At a minimum, for both the active and closed areas of landfills accepting commercial or industrial solid waste, including UST soils, or sewage sludge from facilities with industrial dischargers in addition to residential waste should be required to monitor for all RCRA metals, expressed as total recoverable metals, as well as a broad spectrum analysis that will detect a wide range of the mobile volatiles associated with the disposal of industrial and commercial wastes.

The Council believes that with any facility accepting mixed waste (industrial, commercial, institutional or special in addition to residential), the imposition of all ten RCRA metals, total base/neutrals and acids using Test Method 625, and purgeables using Test Method 624 should be required at a minimum. RCRA metals testing and use of test methods 624 and 625 should be standard for all solid waste landfills, since a wide range of organics and inorganics of concern may be present at concentrations below RCRA - hazardous, but well above background or MCLs.

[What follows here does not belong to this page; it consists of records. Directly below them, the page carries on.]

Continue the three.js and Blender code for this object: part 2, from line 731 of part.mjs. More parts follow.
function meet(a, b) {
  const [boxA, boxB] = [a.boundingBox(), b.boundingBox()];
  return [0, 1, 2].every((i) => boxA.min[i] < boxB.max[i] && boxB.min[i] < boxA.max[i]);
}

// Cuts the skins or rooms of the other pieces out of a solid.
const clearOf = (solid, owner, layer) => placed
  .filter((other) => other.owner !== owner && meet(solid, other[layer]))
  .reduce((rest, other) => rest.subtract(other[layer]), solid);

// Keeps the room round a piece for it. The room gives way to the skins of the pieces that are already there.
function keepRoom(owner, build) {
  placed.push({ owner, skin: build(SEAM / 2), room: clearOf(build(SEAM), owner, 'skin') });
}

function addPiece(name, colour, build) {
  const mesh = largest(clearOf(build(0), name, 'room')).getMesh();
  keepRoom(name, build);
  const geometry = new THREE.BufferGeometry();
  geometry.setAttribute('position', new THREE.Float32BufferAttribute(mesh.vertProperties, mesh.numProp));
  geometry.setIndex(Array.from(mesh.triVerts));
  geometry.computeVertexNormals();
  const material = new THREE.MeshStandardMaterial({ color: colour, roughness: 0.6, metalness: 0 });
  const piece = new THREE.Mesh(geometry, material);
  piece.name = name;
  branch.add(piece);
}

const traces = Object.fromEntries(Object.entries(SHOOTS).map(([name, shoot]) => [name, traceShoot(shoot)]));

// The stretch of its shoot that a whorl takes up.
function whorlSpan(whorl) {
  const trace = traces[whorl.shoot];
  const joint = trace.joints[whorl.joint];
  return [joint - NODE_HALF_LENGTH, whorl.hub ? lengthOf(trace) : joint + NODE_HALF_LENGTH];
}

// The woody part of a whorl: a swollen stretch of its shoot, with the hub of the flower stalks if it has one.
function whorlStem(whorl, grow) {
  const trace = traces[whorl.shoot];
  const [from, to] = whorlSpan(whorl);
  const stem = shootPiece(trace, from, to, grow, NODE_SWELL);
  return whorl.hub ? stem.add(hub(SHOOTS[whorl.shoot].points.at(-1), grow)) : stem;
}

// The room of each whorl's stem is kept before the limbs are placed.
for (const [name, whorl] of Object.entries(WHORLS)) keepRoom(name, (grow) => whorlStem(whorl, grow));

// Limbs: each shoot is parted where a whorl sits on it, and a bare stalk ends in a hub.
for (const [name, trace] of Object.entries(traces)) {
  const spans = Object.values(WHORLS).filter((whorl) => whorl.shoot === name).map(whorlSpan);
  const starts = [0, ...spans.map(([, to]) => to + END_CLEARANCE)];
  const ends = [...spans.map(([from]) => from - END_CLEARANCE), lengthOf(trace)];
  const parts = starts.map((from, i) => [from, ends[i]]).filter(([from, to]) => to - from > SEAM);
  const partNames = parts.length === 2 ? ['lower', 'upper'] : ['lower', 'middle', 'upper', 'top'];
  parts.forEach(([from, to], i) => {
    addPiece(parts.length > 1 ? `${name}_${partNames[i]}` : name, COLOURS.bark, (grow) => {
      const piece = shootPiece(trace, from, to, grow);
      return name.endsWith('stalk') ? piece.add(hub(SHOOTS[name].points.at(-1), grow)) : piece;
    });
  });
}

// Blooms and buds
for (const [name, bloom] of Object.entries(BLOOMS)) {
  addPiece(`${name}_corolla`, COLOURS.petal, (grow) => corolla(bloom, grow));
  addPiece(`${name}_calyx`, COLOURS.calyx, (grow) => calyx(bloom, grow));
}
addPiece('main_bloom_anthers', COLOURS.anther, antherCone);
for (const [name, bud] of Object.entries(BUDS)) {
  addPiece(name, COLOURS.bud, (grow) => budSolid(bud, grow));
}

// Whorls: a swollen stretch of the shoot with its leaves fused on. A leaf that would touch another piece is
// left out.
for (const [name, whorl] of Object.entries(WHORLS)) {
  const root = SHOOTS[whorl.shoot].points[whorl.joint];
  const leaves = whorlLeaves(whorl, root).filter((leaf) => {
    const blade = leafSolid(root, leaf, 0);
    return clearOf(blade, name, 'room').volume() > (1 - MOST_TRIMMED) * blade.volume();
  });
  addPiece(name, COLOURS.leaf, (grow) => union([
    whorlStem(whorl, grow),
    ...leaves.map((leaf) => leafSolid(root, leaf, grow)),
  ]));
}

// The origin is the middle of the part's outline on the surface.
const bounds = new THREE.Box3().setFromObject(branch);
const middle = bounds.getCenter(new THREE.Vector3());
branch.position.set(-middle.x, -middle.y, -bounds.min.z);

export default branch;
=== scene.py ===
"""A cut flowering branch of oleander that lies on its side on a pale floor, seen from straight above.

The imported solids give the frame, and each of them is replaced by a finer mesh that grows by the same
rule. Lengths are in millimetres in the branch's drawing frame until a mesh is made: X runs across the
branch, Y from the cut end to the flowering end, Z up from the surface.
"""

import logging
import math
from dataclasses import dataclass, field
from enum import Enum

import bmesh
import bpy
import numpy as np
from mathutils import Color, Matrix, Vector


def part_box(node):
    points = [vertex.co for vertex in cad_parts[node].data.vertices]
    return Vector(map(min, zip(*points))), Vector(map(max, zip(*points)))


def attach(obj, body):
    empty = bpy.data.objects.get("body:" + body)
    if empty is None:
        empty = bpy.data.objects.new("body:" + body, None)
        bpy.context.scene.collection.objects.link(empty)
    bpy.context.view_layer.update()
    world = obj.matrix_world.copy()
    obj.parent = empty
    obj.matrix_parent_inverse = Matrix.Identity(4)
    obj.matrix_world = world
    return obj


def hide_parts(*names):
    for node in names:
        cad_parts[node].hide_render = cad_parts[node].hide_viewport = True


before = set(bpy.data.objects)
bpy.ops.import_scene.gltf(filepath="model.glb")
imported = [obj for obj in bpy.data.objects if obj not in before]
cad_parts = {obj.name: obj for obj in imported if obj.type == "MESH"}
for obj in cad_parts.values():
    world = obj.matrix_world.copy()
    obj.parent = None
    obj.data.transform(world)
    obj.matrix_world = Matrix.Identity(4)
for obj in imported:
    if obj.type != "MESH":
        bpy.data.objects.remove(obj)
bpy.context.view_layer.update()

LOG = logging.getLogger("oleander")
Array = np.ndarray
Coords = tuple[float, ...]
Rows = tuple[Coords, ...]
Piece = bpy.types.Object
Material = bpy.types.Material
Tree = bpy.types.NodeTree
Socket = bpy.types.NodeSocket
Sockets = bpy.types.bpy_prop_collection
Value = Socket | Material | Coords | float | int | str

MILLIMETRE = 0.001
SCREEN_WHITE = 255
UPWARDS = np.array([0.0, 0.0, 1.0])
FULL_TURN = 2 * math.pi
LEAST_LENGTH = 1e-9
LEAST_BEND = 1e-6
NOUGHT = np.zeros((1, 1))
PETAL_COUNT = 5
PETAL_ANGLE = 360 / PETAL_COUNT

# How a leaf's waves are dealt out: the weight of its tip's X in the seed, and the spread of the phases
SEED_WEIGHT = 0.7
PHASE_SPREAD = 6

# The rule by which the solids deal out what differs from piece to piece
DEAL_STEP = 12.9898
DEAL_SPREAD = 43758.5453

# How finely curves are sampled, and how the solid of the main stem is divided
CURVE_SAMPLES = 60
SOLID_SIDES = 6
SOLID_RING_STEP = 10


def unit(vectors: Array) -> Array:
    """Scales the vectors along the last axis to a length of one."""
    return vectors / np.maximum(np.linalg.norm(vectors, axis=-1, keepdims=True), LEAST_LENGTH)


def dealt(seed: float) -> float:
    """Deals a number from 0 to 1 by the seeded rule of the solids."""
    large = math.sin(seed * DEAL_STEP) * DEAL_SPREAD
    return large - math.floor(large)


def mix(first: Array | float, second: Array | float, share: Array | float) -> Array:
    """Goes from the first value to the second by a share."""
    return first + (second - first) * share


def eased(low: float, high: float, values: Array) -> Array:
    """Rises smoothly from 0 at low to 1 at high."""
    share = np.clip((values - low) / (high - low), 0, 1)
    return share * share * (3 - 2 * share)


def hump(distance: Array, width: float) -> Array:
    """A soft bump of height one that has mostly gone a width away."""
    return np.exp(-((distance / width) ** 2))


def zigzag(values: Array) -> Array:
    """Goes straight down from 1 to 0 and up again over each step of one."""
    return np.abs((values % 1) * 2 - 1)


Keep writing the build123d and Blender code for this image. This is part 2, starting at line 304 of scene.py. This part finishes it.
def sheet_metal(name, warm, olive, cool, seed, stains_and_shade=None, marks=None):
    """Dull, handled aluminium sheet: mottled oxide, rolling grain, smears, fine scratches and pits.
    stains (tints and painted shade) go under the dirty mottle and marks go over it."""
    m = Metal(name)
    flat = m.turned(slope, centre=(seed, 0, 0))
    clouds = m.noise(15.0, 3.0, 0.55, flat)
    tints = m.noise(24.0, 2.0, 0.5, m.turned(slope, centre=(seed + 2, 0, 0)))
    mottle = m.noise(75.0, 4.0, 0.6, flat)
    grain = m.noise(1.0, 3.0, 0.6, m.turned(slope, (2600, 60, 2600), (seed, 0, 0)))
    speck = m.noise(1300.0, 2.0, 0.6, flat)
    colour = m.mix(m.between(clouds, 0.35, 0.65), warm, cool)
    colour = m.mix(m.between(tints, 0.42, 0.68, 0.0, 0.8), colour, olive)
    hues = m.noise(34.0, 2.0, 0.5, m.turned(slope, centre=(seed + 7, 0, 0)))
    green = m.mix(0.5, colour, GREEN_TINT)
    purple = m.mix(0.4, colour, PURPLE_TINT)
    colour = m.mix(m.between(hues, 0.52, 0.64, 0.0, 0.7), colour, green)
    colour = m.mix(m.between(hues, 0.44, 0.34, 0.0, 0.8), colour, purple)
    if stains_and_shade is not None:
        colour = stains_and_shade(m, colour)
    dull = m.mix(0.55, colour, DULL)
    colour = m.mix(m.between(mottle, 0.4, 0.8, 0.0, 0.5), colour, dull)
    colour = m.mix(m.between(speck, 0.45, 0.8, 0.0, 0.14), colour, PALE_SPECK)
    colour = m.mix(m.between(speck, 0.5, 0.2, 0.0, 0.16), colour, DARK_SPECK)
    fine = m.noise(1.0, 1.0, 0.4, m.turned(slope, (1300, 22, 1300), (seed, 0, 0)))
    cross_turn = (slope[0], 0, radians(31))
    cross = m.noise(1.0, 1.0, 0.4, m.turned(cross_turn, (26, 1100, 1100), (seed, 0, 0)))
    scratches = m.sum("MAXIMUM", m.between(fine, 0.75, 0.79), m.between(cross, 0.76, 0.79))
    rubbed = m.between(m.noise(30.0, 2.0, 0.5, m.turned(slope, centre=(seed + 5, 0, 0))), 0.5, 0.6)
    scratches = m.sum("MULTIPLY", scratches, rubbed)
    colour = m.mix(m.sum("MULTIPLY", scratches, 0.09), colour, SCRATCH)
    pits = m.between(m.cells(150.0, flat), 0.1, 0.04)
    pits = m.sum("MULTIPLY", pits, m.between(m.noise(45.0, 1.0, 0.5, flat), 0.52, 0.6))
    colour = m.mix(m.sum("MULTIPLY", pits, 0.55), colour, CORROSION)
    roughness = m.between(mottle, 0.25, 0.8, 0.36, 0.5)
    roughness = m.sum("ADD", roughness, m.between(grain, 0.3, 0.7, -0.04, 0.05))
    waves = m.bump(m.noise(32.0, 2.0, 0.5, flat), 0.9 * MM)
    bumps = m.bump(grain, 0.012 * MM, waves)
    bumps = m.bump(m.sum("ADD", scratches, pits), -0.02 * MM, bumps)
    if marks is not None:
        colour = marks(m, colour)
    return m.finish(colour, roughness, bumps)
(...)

A requirement to run a GCMS analysis on water samples on a quarterly basis using Test Method 624, which will test for some 60+ compounds and degradation byproducts, including the degradation metabolites of trichloroethylene, as well as other chlorinateds and aromatics, is supported, and should be imposed on any facility has accepted commercial, institutional or industrial solid waste or special wastes, or ash from any incineration process. Such a requirement would be particularly useful since it also is capable of detecting BTEX.

2. Numerical and biological standards for protection of in-stream water quality for chlorides and all other constituents should be addressed, and specific values added as necessary to assure that at all times the acute and chronic standards will be met.

3. In order to determine whether the runoff from covered areas at the facility has become commingled or contaminated with leachate from the facility, it is necessary for the cabinet to have the background values in upland areas unaffected by the landfill. Without background water quality data, it will be impossible to determine whether elevated metals and other constituents in the runoff from the landfill, through contact with either the cover or landfilled material, is contributing to an increase in the downstream concentration of the constituents of concern. This can be of particular importance in establishing background where the constituent is ?naturally-occurring” but is believed to be present at elevated levels due to leachate. In order to allow for a meaningful determination of whether leachate has been commingled with stormwater runoff for covered areas, it is necessary to know the background values for those constituents. For this reason, background samples should be collected and reported from upgradient areas not associated with the landfill, for each constituent for which a monitoring or limitation requirement is imposed.

4. To the extent that it has not already occurred, the Division of Waste Management should be consulted concerning the presence of leachate contamination in the spring seep (Outfall 002), since such detection triggers an obligation to begin corrective action in order to eliminate the release, to the extent that it originates at the landfill.

Thank you for your attention to these comments.